A recommendation is that Intel should develop new mutually beneficial alliances and agreements with firms other than Microsoft. This action can reduce the risks associated with the dependence on Windows systems. In addition, business diversification is recommended for Intel to further improve market risk minimization efforts. For example, the company can enter new industries through business creation or acquisition outside the semiconductor industry. These steps can improve Intel’s corporate social responsibility status, while supporting business growth and resilience.
References
- Carroll, A.B., Brown, J., Buchholtz, A. (2017). Business and Society: Ethics, Sustainability and Stakeholder Management.

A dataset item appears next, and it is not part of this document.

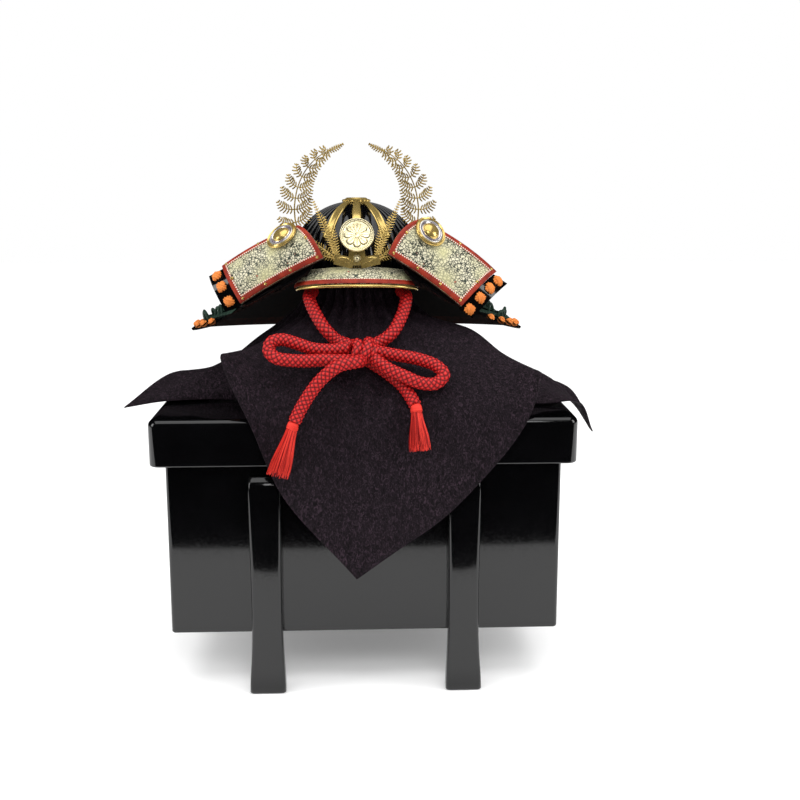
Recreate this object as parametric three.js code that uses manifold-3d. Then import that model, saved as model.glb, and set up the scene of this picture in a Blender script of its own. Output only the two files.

Cengage Learning.
- Carroll, A.B., Lipartito, K.J., Post, J.E., & Werhane, P.H. (2012). Corporate Responsibility: The American Experience. Cambridge University Press.
- Ditlev-Simonsen, C. D., & Wenstop, F. (2013). How stakeholders view stakeholders as CSR motivators. Social Responsibility Journal, 9(1), 137-147.
- Intel Corporation – Goal Summary.
- Intel Corporation Form 10-K.
- Intel Foundation.
- Jobs at Intel.
- Miles, M. P., Munilla, L. S., & Darroch, J. (2006). The role of strategic conversations with stakeholders in the formation of corporate social responsibility strategy. Journal of Business Ethics, 69(2), 195-205.
- Peloza, J., & Shang, J. (2011). How can corporate social responsibility activities create value for stakeholders? A systematic review. Journal of the academy of Marketing Science, 39(1), 117-135.
- Werther Jr., W. B., & Chandler, D. (2010). Strategic corporate social responsibility: Stakeholders in a global environment. Sage Publications.